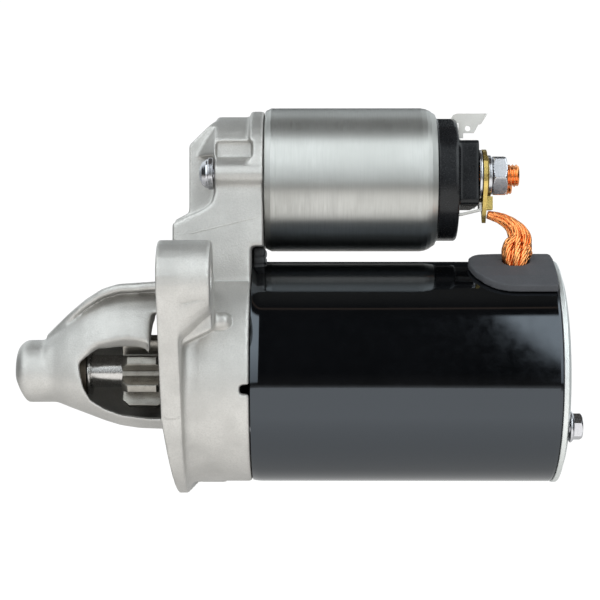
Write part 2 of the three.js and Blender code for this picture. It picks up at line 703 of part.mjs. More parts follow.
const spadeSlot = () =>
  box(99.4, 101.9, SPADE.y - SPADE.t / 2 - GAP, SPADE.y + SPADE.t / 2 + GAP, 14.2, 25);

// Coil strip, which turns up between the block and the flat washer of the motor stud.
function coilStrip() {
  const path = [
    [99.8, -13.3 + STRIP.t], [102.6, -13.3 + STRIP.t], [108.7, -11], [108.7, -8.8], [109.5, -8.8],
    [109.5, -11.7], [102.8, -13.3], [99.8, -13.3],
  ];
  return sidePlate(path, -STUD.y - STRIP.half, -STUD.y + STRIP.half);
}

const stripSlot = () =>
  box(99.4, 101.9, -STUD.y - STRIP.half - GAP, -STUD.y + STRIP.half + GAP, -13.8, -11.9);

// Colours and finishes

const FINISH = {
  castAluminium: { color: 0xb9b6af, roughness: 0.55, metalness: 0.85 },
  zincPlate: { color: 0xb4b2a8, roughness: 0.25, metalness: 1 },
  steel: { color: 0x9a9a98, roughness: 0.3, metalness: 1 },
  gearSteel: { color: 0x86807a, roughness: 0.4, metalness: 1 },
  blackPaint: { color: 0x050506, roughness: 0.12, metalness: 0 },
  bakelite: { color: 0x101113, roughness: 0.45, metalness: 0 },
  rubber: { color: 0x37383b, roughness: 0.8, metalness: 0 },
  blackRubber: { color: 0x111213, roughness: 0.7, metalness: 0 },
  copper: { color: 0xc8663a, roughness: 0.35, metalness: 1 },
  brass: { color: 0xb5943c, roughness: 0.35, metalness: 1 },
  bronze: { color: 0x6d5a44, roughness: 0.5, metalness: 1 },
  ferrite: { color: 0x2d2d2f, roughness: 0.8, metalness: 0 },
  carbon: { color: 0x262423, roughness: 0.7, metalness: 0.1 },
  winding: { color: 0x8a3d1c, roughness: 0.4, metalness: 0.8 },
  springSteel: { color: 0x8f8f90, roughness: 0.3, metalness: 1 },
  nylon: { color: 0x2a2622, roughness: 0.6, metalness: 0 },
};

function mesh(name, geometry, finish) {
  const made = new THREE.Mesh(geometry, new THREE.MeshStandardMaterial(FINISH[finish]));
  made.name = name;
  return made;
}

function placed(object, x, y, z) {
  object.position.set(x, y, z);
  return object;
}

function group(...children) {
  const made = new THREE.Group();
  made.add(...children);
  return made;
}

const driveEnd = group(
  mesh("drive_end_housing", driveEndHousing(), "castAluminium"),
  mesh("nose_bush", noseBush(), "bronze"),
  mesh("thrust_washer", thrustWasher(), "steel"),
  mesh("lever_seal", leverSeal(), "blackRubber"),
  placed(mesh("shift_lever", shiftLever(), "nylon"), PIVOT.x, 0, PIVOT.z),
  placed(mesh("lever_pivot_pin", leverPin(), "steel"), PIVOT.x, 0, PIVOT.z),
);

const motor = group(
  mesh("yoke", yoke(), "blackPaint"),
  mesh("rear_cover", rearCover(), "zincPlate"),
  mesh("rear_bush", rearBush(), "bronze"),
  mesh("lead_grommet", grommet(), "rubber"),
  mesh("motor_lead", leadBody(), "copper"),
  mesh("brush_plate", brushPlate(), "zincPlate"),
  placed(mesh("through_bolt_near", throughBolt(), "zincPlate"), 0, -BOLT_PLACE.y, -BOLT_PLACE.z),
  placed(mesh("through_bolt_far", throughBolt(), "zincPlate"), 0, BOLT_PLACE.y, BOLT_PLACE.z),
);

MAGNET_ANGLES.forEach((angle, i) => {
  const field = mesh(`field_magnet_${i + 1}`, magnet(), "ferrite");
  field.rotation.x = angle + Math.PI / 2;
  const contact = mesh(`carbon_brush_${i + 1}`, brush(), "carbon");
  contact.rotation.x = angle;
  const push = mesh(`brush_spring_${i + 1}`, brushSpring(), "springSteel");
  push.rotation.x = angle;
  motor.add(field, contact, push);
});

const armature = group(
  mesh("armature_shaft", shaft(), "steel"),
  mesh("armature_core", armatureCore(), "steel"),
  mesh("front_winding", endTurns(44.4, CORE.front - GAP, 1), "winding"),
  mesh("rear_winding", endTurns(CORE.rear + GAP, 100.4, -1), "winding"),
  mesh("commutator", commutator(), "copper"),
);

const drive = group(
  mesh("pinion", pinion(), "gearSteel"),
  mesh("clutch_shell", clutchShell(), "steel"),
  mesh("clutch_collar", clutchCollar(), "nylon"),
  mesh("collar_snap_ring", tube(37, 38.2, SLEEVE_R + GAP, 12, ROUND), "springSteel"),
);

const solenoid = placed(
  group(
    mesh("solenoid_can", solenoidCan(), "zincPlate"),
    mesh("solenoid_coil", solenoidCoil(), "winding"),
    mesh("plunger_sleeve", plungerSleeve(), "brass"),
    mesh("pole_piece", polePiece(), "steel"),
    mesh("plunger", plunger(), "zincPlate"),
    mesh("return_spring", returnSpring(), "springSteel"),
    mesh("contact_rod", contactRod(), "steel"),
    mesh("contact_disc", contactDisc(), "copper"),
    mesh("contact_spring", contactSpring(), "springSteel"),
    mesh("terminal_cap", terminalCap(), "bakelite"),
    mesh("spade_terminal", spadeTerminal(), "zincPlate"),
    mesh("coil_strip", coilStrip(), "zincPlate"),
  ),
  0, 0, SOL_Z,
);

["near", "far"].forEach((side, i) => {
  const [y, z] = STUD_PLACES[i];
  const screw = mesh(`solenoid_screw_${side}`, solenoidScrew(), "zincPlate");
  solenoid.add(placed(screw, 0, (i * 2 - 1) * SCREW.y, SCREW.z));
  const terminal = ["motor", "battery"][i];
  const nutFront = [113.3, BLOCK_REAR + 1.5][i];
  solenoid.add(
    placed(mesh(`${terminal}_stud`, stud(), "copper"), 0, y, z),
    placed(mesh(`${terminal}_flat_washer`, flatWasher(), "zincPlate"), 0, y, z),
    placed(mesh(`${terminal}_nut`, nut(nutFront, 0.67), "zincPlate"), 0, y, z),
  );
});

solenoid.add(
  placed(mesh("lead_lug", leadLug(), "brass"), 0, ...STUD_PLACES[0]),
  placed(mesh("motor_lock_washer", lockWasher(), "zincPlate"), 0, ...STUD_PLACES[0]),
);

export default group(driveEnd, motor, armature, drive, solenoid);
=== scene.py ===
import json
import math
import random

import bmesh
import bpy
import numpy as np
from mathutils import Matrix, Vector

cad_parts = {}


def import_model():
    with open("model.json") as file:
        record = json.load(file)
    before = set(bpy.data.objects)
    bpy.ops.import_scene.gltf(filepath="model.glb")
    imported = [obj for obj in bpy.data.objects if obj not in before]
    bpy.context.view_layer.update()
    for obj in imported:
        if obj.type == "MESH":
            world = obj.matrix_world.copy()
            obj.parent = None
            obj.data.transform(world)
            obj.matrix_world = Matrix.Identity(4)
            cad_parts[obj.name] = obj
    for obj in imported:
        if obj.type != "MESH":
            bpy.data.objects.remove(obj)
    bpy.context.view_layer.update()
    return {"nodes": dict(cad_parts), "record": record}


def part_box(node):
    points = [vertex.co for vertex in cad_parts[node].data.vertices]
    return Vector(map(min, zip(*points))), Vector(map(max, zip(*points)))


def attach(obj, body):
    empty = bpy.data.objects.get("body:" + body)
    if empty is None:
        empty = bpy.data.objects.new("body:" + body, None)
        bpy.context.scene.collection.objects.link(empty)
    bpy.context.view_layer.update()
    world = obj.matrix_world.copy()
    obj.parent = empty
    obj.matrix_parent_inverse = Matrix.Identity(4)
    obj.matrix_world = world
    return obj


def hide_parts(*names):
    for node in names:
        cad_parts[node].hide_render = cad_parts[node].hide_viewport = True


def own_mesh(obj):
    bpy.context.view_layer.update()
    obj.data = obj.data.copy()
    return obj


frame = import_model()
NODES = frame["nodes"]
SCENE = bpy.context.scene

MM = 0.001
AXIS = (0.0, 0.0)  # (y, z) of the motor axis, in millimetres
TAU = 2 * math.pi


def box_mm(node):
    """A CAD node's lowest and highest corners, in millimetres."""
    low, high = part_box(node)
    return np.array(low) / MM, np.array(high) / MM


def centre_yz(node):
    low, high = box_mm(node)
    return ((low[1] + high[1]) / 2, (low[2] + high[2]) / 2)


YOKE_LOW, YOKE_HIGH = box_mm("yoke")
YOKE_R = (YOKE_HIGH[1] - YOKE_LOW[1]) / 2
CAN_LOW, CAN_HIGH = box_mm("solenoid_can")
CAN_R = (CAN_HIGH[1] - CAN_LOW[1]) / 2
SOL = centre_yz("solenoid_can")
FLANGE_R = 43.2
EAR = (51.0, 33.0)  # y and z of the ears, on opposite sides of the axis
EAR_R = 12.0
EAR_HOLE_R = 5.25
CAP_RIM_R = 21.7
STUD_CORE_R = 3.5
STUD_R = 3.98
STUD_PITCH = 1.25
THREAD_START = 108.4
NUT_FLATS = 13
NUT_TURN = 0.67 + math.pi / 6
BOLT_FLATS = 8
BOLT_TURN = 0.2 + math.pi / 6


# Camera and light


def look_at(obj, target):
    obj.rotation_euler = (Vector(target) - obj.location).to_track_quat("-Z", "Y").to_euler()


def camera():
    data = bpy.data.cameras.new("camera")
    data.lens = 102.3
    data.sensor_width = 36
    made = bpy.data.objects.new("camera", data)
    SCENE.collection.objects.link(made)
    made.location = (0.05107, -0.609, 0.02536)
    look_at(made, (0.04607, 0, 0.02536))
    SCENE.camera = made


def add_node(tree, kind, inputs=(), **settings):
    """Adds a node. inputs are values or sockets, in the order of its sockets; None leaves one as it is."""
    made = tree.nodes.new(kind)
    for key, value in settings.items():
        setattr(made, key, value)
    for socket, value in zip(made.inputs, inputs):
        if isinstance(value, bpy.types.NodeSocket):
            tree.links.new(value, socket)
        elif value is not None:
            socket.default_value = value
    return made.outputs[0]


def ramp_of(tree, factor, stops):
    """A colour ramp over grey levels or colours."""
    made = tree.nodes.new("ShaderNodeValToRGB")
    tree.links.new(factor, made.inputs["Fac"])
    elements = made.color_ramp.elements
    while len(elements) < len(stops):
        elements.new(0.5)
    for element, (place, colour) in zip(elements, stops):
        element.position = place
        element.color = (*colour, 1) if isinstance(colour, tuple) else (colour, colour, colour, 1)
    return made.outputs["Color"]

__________

Only the lines running from the line with "solenoid.add(placed(screw, 0, (i" through the line with "obj.matrix_world = world" should be repeated, exactly and with both ends kept.

Exercise result —
  solenoid.add(placed(screw, 0, (i * 2 - 1) * SCREW.y, SCREW.z));
  const terminal = ["motor", "battery"][i];
  const nutFront = [113.3, BLOCK_REAR + 1.5][i];
  solenoid.add(
    placed(mesh(`${terminal}_stud`, stud(), "copper"), 0, y, z),
    placed(mesh(`${terminal}_flat_washer`, flatWasher(), "zincPlate"), 0, y, z),
    placed(mesh(`${terminal}_nut`, nut(nutFront, 0.67), "zincPlate"), 0, y, z),
  );
});

solenoid.add(
  placed(mesh("lead_lug", leadLug(), "brass"), 0, ...STUD_PLACES[0]),
  placed(mesh("motor_lock_washer", lockWasher(), "zincPlate"), 0, ...STUD_PLACES[0]),
);

export default group(driveEnd, motor, armature, drive, solenoid);
=== scene.py ===
import json
import math
import random

import bmesh
import bpy
import numpy as np
from mathutils import Matrix, Vector

cad_parts = {}


def import_model():
    with open("model.json") as file:
        record = json.load(file)
    before = set(bpy.data.objects)
    bpy.ops.import_scene.gltf(filepath="model.glb")
    imported = [obj for obj in bpy.data.objects if obj not in before]
    bpy.context.view_layer.update()
    for obj in imported:
        if obj.type == "MESH":
            world = obj.matrix_world.copy()
            obj.parent = None
            obj.data.transform(world)
            obj.matrix_world = Matrix.Identity(4)
            cad_parts[obj.name] = obj
    for obj in imported:
        if obj.type != "MESH":
            bpy.data.objects.remove(obj)
    bpy.context.view_layer.update()
    return {"nodes": dict(cad_parts), "record": record}


def part_box(node):
    points = [vertex.co for vertex in cad_parts[node].data.vertices]
    return Vector(map(min, zip(*points))), Vector(map(max, zip(*points)))


def attach(obj, body):
    empty = bpy.data.objects.get("body:" + body)
    if empty is None:
        empty = bpy.data.objects.new("body:" + body, None)
        bpy.context.scene.collection.objects.link(empty)
    bpy.context.view_layer.update()
    world = obj.matrix_world.copy()
    obj.parent = empty
    obj.matrix_parent_inverse = Matrix.Identity(4)
    obj.matrix_world = world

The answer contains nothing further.